Asus reliability plummets as technical help calls rise

Third-party support company pushes Apple into top spot

Apple has reclaimed the top spot as the most reliable computer thanks to the plummeting rating of Asus. That's according to Rescuecom, a US-based technical support franchise, which found that despite Apple's lower ranking, the dizzying fall by Asus had pushed Apple top of the reliability charts.

Apple's Macs, which led all rivals in Rescuecom's rankings during 2007 and 2008, ceded first place to PCs sold by Asustek Computer (better known as Asus) in the first half of 2009, falling as low as third in the first quarter, behind both Asus and Lenovo.

But Apple made up the gap in the third quarter with a reliability score of 374. Behind Apple were Lenovo and Asus with 320 and 166, respectively, followed by Toshiba and Hewlett-Packard in fourth and fifth place.

Asus launches new line of netbooks

Rescuecom produces its scores by comparing the percentage of support calls represented by each vendor with each computer maker's US market share. The greater the difference between the two, the higher the score. For example, although Apple's US market share was 9 percent - according to research firm IDC, whose data Rescuecom used to calculate its ratings - Macs accounted for just 2.4 percent of the calls to Rescuecom.
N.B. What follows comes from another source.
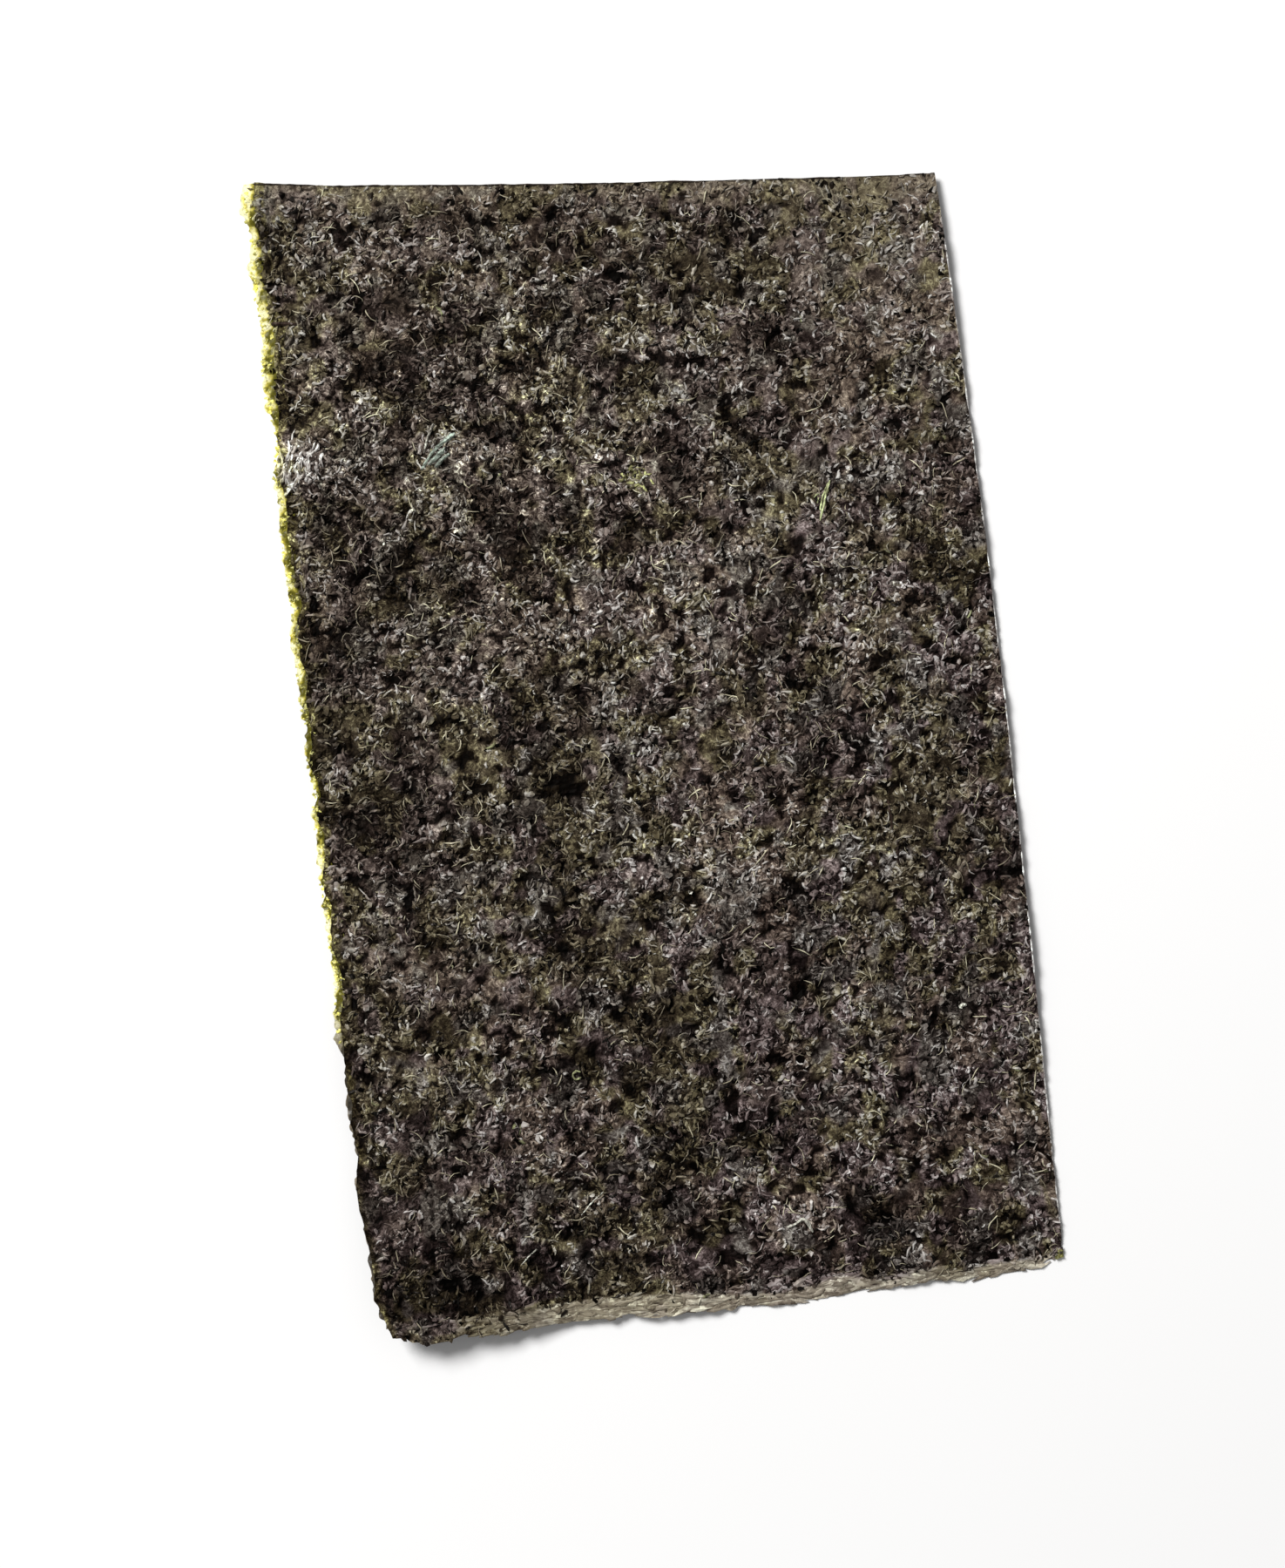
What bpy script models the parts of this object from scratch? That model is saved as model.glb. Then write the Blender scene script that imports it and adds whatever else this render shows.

According to Rescuecom's reasoning, the higher scores indicate more reliable hardware and better support from the computer makers.
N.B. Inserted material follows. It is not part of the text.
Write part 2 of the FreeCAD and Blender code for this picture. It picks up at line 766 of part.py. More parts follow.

Apple's third-quarter rating was actually 5 percent lower than the 394 Rescuecom gave the company's computers for 2009's second quarter.

But Asus's decline was the big story. The Asian computer maker, which led Rescuecom's rankings for the first six months of the year, has seen its reliability rating plunge from a first-quarter high of 972 to 166 in the third quarter.

Asus' nose-dive was hardly a surprise, said David Milman, Rescuecom's CEO. "This is what we were waiting for on Asus, whether or not their reliability score would be maintained," said Milman. "Now that many of the netbooks by Asus have been out for a while, there is obviously a higher need for service."

In March, when Asus first jumped to the top spot on Rescuecom's list, company president Josh Kaplan said Asus' ranking should be taken with a grain of salt, since it was based on a huge bump in sales during the last few months of 2008, when Asus' netbook sales took off. That, in turn, meant that Asus machines had been in users' hands for just several months, which could translate into fewer support calls.

"It will be interesting to see in the coming quarters if Asus will start coming down to the level of the other vendors, or can sustain it," Kaplan said at the time.

Apparently, it couldn't sustain its record rating, which in the first quarter Rescuecom measured as 972, nearly six times higher than its score in the third quarter. Asus' second-quarter rating was 416.

Toshiba's and HP's scores also fell from the second quarter, although less dramatically than Asus. Toshiba's reliability score was 165 in the third quarter, down 24 percent, while HP's third-quarter score of 134 was off 6 percent from the previous quarter.